Reputation: 1
I have a dataset in this format in R:
+----------+-------+-----------+
| Person | Group | Timestamp |
+----------+-------+-----------+
| Person A | X | 12:00 PM |
| Person A | X | 12:01 PM |
| Person A | X | 12:03 PM |
| Person A | Y | 12:10 PM |
| Person A | Y | 12:11 PM |
| Person A | Y | 12:12 PM |
| Person A | X | 12:20 PM |
| Person A | X | 12:21 PM |
| Person A | X | 12:22 PM |
| … | | |
+----------+-------+-----------+
I need to convert this into this format:
+----------+-------+---------+
| Person | Group | Ranking |
+----------+-------+---------+
| Person A | X | 1 |
| Person A | Y | 2 |
| Person A | X | 3 |
| … | | |
+----------+-------+---------+
(group all the similar entries into 1 - the same group can repeat after another group like in the example above - the groups are X > Y > X)
I have hundreds of Persons and ~20 million records. I tried running a for loop but that just takes way too much time.
Please let me know if there is an easier way to achieve this.
Any help is appreciated. Thanks in advance.
Upvotes: 0
Views: 89
Reputation: 145765
Here's a data.table solution, should be quite fast.
library(data.table)
dt[, .(Ranking = rleid(Group), Group), by = .(Person)][, .SD[1], by = .(Ranking, Person)]
# Person Ranking Group
# 1: Person A 1 X
# 2: Person A 2 Y
# 3: Person A 3 X
(Original method didn't calculate the rleid for each person separately, edited to fix.)

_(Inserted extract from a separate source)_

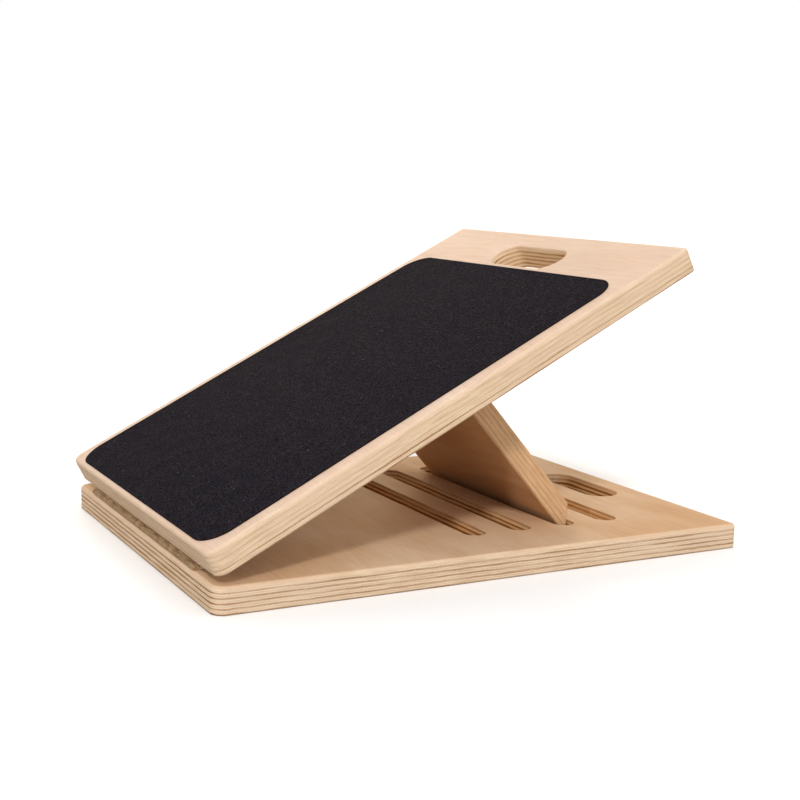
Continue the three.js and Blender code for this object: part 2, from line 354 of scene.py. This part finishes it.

A different method. Not sure if this will be any faster, but we could conceptualize the problem as keeping rows where either the Person or the Group is different from the previous row, then numbering them by group:
dt[is.na(shift(Person)) | shift(Person) != Person | shift(Group) != Group, .(Person, Group)][, Ranking := 1:.N, by = .(Person)][]
# Person Group Ranking
# 1: Person A X 1
# 2: Person A Y 2
# 3: Person A X 3
Using this data:
dt = fread(" Person | Group | Timestamp
Person A | X | 12:00 PM
Person A | X | 12:01 PM
Person A | X | 12:03 PM
Person A | Y | 12:10 PM
Person A | Y | 12:11 PM
Person A | Y | 12:12 PM
Person A | X | 12:20 PM
Person A | X | 12:21 PM
Person A | X | 12:22 PM", sep = "|")
Upvotes: 3
Reputation: 32548
library(dplyr)
library(tidyr)
d %>%
group_by(Person) %>%
mutate(Ranking = sequence(rle(Group)$lengths) == 1) %>%
ungroup() %>%
select(-Timestamp) %>%
filter(Ranking) %>%
mutate(Ranking = cumsum(Ranking))
## A tibble: 3 x 3
# Person Group Ranking
# <chr> <chr> <int>
#1 Person A X 1
#2 Person A Y 2
#3 Person A X 3
In Base R
do.call(rbind, lapply(split(d, d$Person), function(x){
data.frame(Person = x$Person[1],
with(rle(x$Group),
data.frame(Group = values,
Ranking = seq_along(values))))}))
DATA
d = structure(list(Person = c("Person A", "Person A", "Person A",
"Person A", "Person A", "Person A",
"Person A", "Person A", "Person A"),
Group = c("X", "X", "X", "Y", "Y", "Y", "X", "X", "X"),
Timestamp = c("12:00 PM", "12:01 PM", "12:03 PM", "12:10 PM",
"12:11 PM", "12:12 PM", "12:20 PM", "12:21 PM",
"12:22 PM")),
class = "data.frame",
row.names = c(NA, -9L))
Upvotes: 1
Reputation: 3943
Here is a tidyverse solution that ensures the timestamps are sorted in ascending order within Person before returning the rankings.
library(tidyverse)
get_ranking <- function(data) {
grps <- rle(data$Group)$values
data.frame(Group = grps, Ranking = seq_along(grps))
}
dat %>%
group_by(Person) %>%
arrange(Timestamp) %>%
group_modify(~ get_ranking(.x))
Using this data:
dat <- data.frame(Person= 'Person A',
Group=rep(c('X','Y','X'),each=3),
Timestamp=as.POSIXct('2010-01-01 12:00 PM')+(1:9)*60,
stringsAsFactors = FALSE)
To produce this output:
# A tibble: 3 x 3
# Groups: Person [1]
Person Group Ranking
<chr> <fct> <int>
1 Person A X 1
2 Person A Y 2
3 Person A X 3
Upvotes: 1